Formerly known as Arnaud Lazlaud and later as Echo-Kitty, playing since the mid 90's, Xavier released a debut album "Savonchanté" in 2005, including some thrilling anthems like the robotic "Fran Kubilik" or the dance-floor killer "Danielechtaire" in the purest Neue Deutshe Welle and Fad Gadget styles. Blurring the sonic boundaries between primitive electronic sounds and live instruments is probably one of the main aesthetic ideas defining Automelodi’s music. This certainly reflects the band’s wide range of influences, which include Phil Spector’s bursts of madness (musically speaking, of course), Mancunian Pop, and the minimal electro-pop of early ‘80s French bands such as Mathématiques Modernes.

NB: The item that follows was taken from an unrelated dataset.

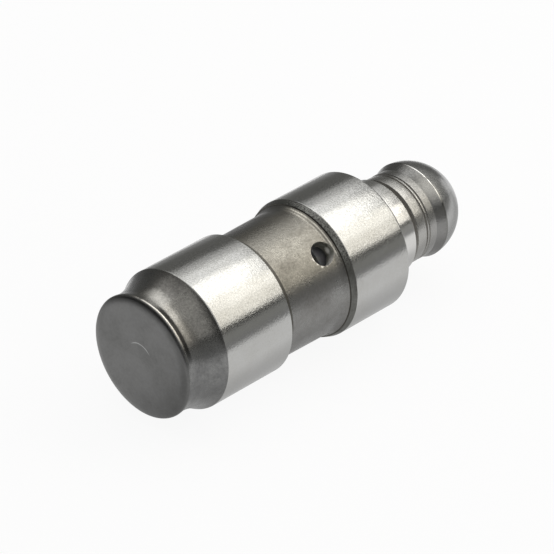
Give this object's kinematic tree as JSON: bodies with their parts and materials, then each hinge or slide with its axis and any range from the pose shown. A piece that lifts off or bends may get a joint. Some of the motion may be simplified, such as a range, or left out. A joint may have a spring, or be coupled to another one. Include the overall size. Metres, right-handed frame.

In the meantime, he also produced the highly acclaimed 2007 album "L'amour et l'occident" from Plaza Musique, which must be one of the best pop objects coming from Canada lately. Now the Automelodi identity has surfaced, it's getting more and more obvious Mr Paradis' pop-songwritings' excellence can no longer lie hidden. Listening to "Schéma corporel" (body music in form and in content) or the half electro/half guitar "Buanderie Jazz" won't take a lot of a time to convert you, hopefully...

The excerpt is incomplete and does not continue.